INFORMATION SHOWN
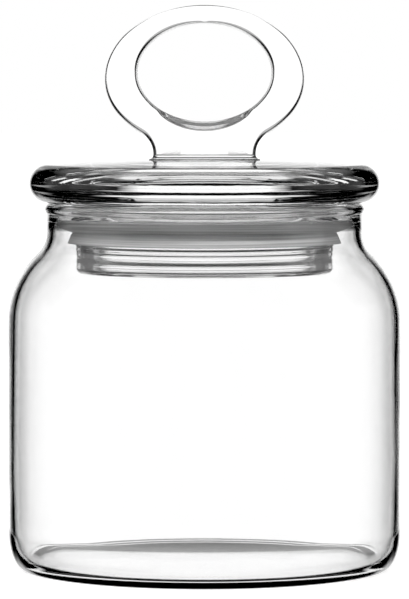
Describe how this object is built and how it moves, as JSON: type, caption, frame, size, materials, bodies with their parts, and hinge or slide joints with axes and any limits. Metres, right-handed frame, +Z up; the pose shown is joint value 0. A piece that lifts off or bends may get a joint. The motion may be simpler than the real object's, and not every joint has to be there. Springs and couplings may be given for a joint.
{
  "type": "herb keeper jar",
  "caption": "Clear glass storage jar with rounded shoulders and a short neck, closed by a glass lid with a ring handle and a plastic plug seal.",
  "frame": {"origin": "centre of the foot, on the plane that the jar stands on", "axes": "+Z up along the jar's axis; the ring handle's two faces look along +Y and -Y, and its width runs along X"},
  "size_m": [0.1, 0.1, 0.1435],
  "materials": {
    "jar_glass": "clear blown glass, polished",
    "lid_glass": "clear pressed glass, fire polished",
    "seal_plastic": "translucent soft plastic, satin"
  },
  "bodies": {
    "jar": {"glass_jar": "jar_glass"},
    "seal": {"lid_seal": "seal_plastic"},
    "lid": {"glass_lid": "lid_glass"}
  },
  "joints": [
    {"name": "lid_lift", "type": "slide", "parent": "jar", "child": "seal", "axis": [0, 0, 1], "range_m": [0, 0.05]},
    {"name": "lid_turn", "type": "hinge", "parent": "seal", "child": "lid", "pos_m": [0, 0, 0.0864], "axis": [0, 0, 1], "continuous": true}
  ]
}
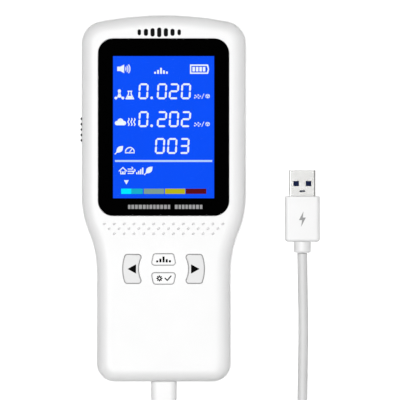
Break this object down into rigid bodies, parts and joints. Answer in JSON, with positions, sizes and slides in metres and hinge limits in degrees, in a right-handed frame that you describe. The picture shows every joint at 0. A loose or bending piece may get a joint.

GIVEN INSTRUCTION
Copy every line of the material in which the word "caption" occurs.

PROBLEM SOLUTION
Describe how this object is built and how it moves, as JSON: type, caption, frame, size, materials, bodies with their parts, and hinge or slide joints with axes and any limits. Metres, right-handed frame, +Z up; the pose shown is joint value 0. A piece that lifts off or bends may get a joint. The motion may be simpler than the real object's, and not every joint has to be there. Springs and couplings may be given for a joint.
  "caption": "Clear glass storage jar with rounded shoulders and a short neck, closed by a glass lid with a ring handle and a plastic plug seal.",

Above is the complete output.